Objectives: As professional medical caregivers, nurses have extensive medical knowledge and information
than general population. However, they may use their professional knowledge and networks to seek prompt
health services. In this study, we aimed to determine susceptibility of nurses with diabetes to developing
end-stage renal disease requiring dialysis compared to diabetes patients in the general population.

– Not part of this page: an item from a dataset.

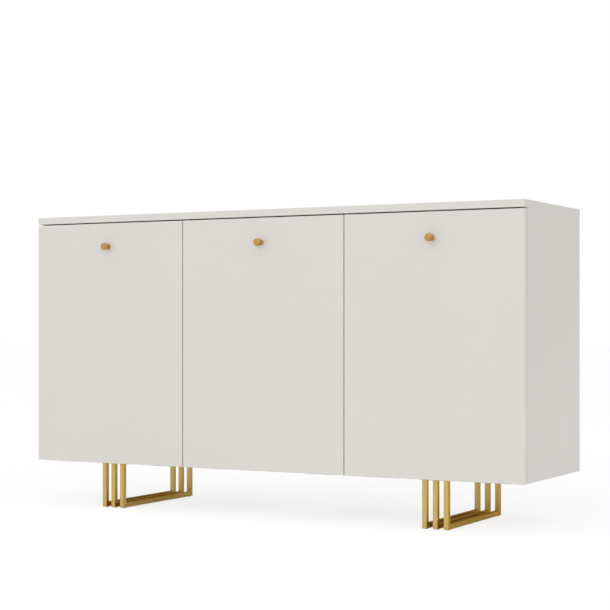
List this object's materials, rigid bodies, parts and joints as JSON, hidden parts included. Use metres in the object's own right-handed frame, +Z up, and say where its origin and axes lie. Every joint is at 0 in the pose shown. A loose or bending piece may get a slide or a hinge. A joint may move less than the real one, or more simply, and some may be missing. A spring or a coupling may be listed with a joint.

Methods: This retrospective longitudinal study extracted data of nurses with newly diagnosed diabetes and
general patients with diabetes from the National Health Insurance Database between 1998 and 2006 and
follow-up to December 2009, satisfied the participant inclusion criteria was 518,058. Nurses and general
population were matched with propensity score method in a 1:10 ratio. Basic characteristics and health status
were similar between groups. Cox proportional hazards model was used to compare relative risks and
dialysis factors between groups.
Results: Nurses were younger than general population with diabetes (42.01 years vs. 59.29 years) and had
lower risk of dialysis (adjusted hazard ratio = 0.36, 95% confidence interval 0.16-0.81). Nurses with Diabetes
Complications Severity Index (DCSI)≧3 had dialysis risk up to 83.53 times higher than that of the
reference group (DCSI < 3). DCSI was the only variable determined to be a related factor affecting dialysis
risk in nurses with diabetes.
Conclusions: Nurses with diabetes have lower risk of dialysis. This suggests that nurses may have more
knowledge regarding chronic disease control and change their lifestyles than general diabetes patients. Results
of this study may serve as a reference for developing health education.